Problem statement:
Copy out all lines carrying the word "Blender".

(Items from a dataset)
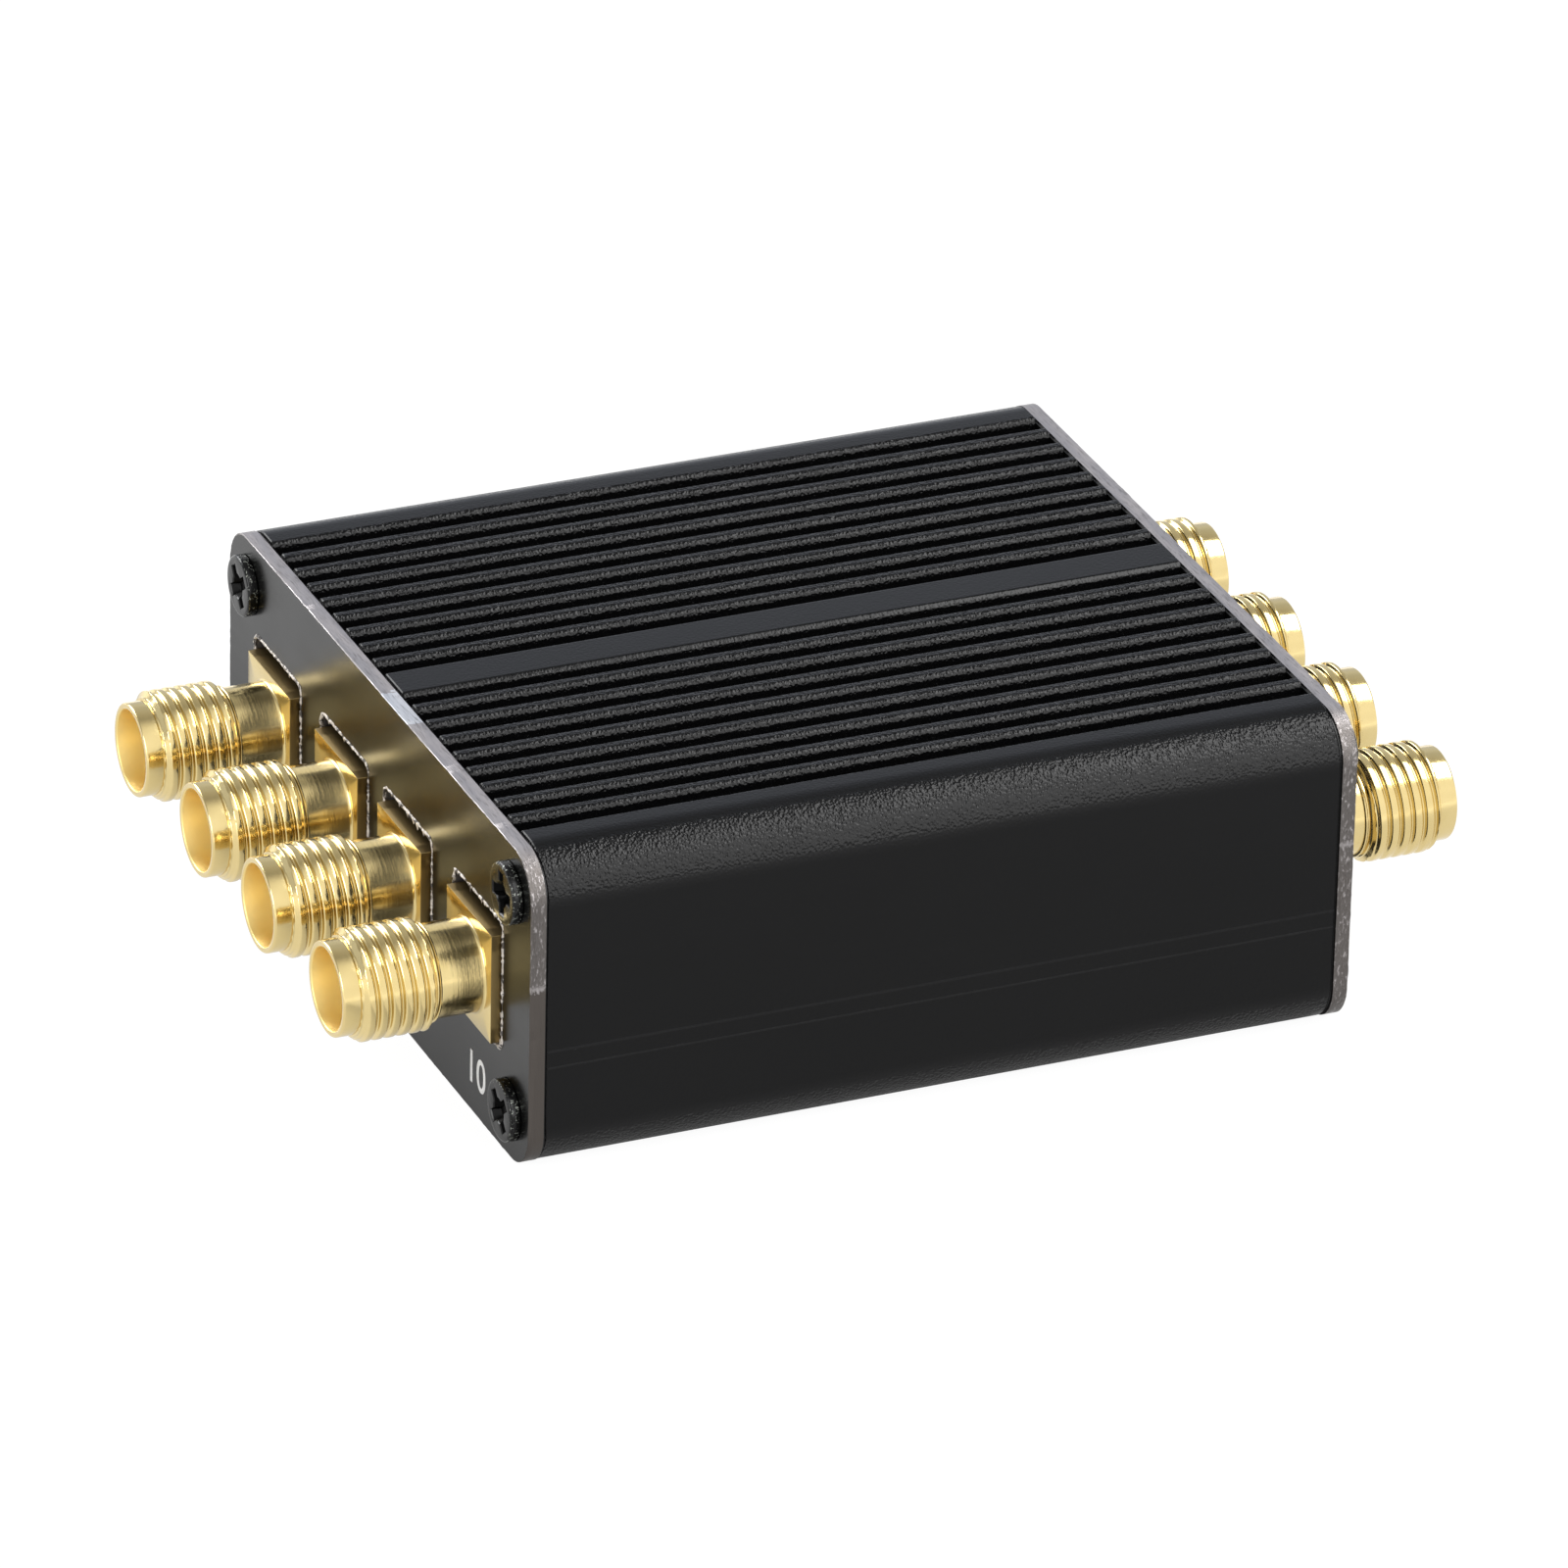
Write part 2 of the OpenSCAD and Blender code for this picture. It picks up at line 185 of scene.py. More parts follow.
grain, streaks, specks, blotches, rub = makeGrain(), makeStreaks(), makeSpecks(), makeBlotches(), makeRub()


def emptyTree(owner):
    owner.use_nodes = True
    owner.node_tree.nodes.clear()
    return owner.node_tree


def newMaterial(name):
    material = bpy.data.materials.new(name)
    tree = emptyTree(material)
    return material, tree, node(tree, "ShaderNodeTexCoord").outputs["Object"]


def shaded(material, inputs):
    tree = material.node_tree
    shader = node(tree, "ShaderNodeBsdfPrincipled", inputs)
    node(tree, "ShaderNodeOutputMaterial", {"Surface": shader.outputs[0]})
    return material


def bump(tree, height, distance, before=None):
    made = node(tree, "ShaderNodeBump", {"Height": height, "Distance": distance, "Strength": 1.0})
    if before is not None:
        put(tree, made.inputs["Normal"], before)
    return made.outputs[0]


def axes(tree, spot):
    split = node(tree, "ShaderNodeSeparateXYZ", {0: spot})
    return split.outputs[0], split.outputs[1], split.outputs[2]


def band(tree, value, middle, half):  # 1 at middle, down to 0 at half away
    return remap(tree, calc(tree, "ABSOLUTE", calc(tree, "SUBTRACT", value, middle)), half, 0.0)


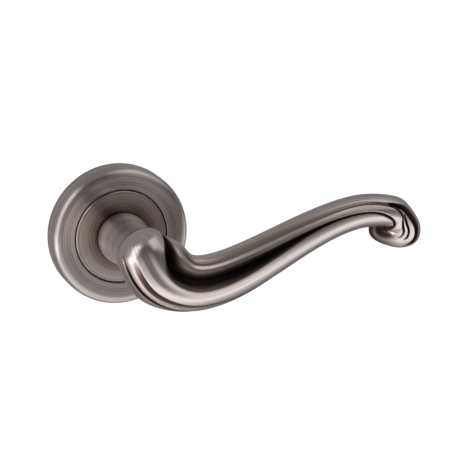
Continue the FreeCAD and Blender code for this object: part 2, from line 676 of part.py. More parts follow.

Solution for this task:
Write part 2 of the OpenSCAD and Blender code for this picture. It picks up at line 185 of scene.py. More parts follow.
Continue the FreeCAD and Blender code for this object: part 2, from line 676 of part.py. More parts follow.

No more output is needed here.